Requirement: Your task is to reproduce word for word the lines running from the line containing "the whole piece" to the line containing "cad_parts[node].hide_render = cad_parts[node].hide_viewport", inclusive. Nothing else belongs in the answer.

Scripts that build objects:
Begin

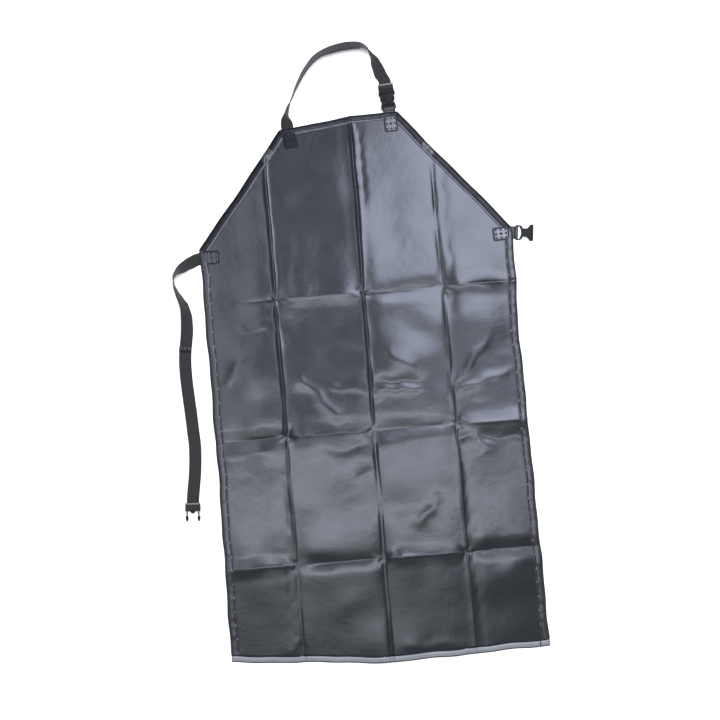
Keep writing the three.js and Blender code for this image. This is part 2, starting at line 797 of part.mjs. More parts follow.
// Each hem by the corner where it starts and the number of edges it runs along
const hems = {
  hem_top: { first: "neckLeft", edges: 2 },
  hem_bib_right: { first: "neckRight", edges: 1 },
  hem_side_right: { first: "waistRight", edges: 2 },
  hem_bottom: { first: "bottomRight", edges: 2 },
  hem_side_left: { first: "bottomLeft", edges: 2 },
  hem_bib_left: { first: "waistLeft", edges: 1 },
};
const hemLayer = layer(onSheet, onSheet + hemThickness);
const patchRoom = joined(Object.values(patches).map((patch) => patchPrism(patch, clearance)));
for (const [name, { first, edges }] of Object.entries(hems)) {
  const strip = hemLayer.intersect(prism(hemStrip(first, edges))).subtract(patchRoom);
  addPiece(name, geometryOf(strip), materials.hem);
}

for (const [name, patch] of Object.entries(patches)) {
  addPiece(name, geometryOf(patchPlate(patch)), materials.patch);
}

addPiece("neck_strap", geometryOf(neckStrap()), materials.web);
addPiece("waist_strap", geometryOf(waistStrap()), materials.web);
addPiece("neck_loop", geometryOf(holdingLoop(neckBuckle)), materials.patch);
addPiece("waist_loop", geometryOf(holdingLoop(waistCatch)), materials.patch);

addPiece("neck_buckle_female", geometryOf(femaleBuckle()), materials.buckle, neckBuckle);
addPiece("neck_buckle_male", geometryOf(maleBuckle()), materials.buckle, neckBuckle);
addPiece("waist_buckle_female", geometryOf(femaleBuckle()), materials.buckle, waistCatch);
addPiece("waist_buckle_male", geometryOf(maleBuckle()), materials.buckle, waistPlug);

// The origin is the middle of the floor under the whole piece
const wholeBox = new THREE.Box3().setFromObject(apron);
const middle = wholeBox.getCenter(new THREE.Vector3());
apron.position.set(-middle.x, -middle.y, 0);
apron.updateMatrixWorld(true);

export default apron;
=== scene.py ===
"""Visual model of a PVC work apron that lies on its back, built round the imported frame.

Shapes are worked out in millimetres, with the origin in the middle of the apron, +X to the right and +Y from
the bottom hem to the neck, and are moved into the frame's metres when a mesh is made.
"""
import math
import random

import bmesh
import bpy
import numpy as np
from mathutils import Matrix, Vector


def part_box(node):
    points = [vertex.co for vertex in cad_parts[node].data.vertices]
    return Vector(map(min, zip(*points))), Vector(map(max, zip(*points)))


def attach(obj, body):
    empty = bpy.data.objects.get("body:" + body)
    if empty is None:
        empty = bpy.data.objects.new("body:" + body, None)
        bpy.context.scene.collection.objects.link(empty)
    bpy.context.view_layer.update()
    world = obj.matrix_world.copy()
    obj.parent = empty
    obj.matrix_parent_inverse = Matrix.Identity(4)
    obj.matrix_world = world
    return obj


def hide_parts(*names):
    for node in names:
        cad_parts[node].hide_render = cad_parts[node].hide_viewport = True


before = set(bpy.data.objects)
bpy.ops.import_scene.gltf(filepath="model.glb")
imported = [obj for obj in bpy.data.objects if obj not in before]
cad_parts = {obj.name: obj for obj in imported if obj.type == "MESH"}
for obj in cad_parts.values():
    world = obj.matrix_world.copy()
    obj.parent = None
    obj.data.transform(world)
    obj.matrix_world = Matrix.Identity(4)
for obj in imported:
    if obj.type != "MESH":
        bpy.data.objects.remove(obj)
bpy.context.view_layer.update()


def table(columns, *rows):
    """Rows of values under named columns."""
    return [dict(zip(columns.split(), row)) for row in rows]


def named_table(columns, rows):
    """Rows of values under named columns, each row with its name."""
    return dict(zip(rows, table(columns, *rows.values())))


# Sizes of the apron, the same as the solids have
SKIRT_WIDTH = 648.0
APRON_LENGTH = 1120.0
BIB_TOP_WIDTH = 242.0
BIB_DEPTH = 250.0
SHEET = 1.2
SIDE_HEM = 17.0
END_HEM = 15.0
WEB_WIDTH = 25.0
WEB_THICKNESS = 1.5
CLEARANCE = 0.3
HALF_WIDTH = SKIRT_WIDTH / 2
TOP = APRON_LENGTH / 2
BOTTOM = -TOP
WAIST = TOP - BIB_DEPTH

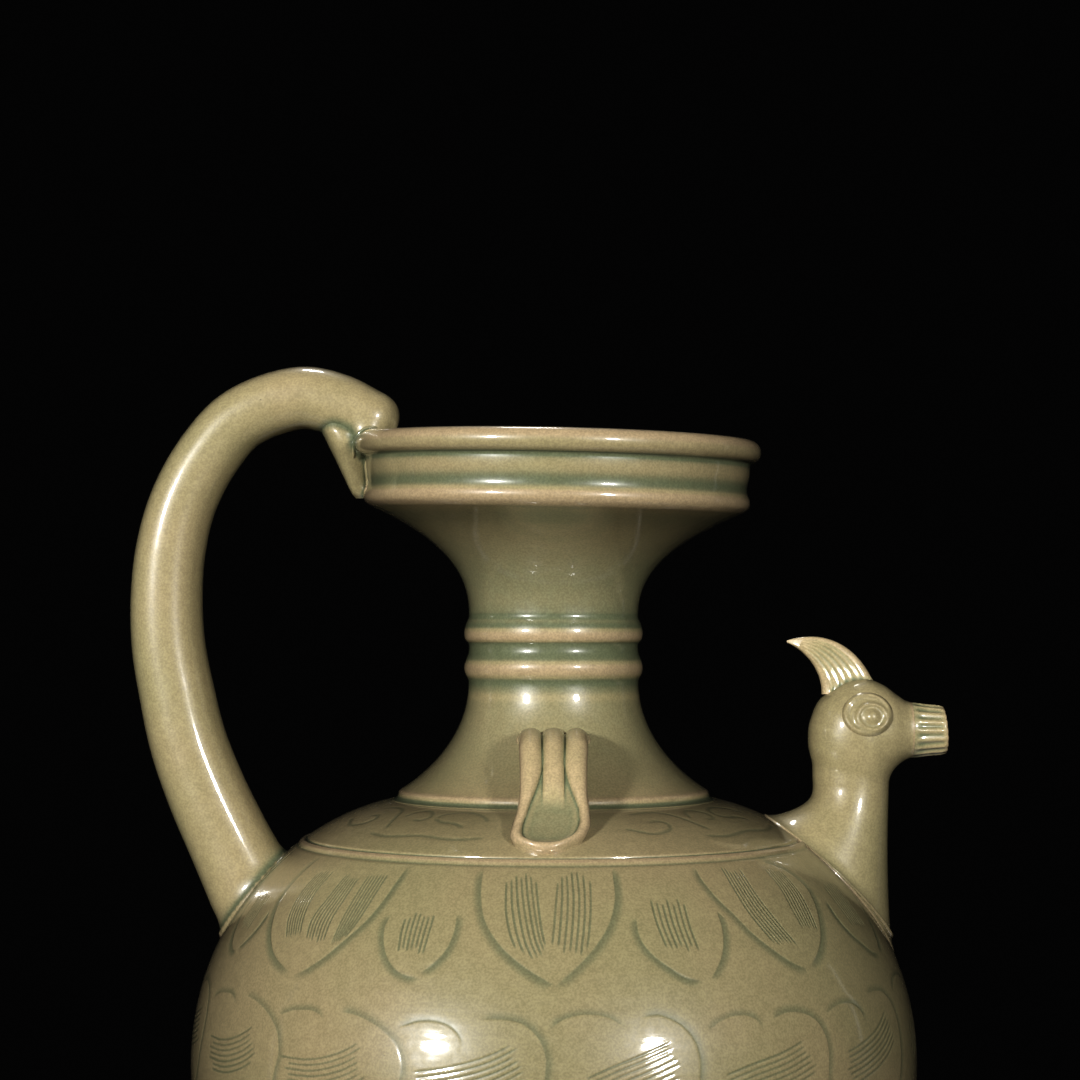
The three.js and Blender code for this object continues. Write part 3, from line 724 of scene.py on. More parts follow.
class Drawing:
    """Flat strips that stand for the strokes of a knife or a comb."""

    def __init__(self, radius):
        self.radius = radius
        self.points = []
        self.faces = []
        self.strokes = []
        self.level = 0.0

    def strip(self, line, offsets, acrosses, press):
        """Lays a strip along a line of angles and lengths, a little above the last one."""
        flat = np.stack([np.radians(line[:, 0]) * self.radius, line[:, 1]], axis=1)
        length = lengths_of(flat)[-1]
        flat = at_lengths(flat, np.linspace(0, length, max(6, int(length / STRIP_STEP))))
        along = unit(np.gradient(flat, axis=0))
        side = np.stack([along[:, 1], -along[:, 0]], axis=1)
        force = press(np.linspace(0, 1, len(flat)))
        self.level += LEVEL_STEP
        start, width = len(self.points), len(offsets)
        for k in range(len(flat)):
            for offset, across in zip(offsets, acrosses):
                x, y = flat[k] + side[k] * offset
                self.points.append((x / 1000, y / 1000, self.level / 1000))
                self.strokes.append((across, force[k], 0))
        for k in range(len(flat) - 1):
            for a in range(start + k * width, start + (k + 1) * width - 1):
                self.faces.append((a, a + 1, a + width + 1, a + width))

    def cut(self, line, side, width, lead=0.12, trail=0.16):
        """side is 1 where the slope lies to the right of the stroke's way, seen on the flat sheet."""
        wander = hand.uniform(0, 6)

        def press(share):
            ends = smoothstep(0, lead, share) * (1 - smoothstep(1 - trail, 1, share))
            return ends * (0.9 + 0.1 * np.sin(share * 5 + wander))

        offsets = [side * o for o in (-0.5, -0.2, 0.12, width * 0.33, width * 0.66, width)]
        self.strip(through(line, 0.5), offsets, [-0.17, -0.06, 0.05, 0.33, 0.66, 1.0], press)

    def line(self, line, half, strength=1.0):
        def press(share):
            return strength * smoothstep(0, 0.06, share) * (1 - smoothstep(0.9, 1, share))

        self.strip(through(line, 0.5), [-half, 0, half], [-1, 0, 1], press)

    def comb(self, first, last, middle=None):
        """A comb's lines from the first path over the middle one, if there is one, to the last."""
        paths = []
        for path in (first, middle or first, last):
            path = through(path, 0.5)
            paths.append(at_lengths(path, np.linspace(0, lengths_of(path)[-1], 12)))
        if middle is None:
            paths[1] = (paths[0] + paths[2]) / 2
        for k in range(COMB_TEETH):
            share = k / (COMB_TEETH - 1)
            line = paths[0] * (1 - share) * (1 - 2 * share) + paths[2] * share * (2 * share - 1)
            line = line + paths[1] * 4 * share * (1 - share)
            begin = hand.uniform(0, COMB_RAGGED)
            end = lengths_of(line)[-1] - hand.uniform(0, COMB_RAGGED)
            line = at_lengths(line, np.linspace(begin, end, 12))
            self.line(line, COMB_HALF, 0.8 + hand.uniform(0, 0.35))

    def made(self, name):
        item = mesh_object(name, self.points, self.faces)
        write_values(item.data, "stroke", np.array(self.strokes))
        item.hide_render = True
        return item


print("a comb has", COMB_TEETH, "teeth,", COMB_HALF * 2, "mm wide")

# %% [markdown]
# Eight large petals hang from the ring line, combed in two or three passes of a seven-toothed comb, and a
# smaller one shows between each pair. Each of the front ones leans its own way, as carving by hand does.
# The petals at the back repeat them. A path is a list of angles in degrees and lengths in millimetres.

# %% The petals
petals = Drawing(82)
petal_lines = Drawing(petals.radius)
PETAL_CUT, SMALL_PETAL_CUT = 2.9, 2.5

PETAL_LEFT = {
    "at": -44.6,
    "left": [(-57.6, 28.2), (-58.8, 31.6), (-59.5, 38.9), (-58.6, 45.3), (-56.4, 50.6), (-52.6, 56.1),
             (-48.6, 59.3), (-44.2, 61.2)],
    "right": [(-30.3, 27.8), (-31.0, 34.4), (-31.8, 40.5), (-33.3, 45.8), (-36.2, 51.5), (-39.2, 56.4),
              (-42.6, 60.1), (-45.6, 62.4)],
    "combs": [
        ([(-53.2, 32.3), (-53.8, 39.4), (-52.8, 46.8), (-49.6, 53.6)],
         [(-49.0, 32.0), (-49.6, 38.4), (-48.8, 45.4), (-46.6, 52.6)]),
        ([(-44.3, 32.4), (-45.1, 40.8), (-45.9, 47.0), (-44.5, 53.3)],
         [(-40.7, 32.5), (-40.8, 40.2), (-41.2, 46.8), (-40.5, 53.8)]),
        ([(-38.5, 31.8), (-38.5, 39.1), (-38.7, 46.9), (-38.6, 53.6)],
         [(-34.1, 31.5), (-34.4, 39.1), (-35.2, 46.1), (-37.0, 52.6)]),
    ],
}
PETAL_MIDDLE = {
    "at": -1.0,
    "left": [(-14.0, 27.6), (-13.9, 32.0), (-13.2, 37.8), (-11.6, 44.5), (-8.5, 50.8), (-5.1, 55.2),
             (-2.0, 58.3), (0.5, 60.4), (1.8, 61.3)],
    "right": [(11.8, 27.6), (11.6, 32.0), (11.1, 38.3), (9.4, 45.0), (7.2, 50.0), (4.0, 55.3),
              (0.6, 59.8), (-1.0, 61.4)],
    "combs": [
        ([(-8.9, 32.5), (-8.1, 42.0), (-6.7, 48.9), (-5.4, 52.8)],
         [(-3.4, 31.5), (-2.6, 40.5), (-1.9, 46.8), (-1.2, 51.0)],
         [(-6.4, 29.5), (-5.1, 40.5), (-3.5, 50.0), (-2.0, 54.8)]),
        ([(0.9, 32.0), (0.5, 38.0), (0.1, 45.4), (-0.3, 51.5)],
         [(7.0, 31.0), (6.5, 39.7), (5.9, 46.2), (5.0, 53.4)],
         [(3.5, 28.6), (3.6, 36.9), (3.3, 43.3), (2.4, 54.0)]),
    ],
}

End

Answer to this exercise:
// The origin is the middle of the floor under the whole piece
const wholeBox = new THREE.Box3().setFromObject(apron);
const middle = wholeBox.getCenter(new THREE.Vector3());
apron.position.set(-middle.x, -middle.y, 0);
apron.updateMatrixWorld(true);

export default apron;
=== scene.py ===
"""Visual model of a PVC work apron that lies on its back, built round the imported frame.

Shapes are worked out in millimetres, with the origin in the middle of the apron, +X to the right and +Y from
the bottom hem to the neck, and are moved into the frame's metres when a mesh is made.
"""
import math
import random

import bmesh
import bpy
import numpy as np
from mathutils import Matrix, Vector


def part_box(node):
    points = [vertex.co for vertex in cad_parts[node].data.vertices]
    return Vector(map(min, zip(*points))), Vector(map(max, zip(*points)))


def attach(obj, body):
    empty = bpy.data.objects.get("body:" + body)
    if empty is None:
        empty = bpy.data.objects.new("body:" + body, None)
        bpy.context.scene.collection.objects.link(empty)
    bpy.context.view_layer.update()
    world = obj.matrix_world.copy()
    obj.parent = empty
    obj.matrix_parent_inverse = Matrix.Identity(4)
    obj.matrix_world = world
    return obj


def hide_parts(*names):
    for node in names:
        cad_parts[node].hide_render = cad_parts[node].hide_viewport = True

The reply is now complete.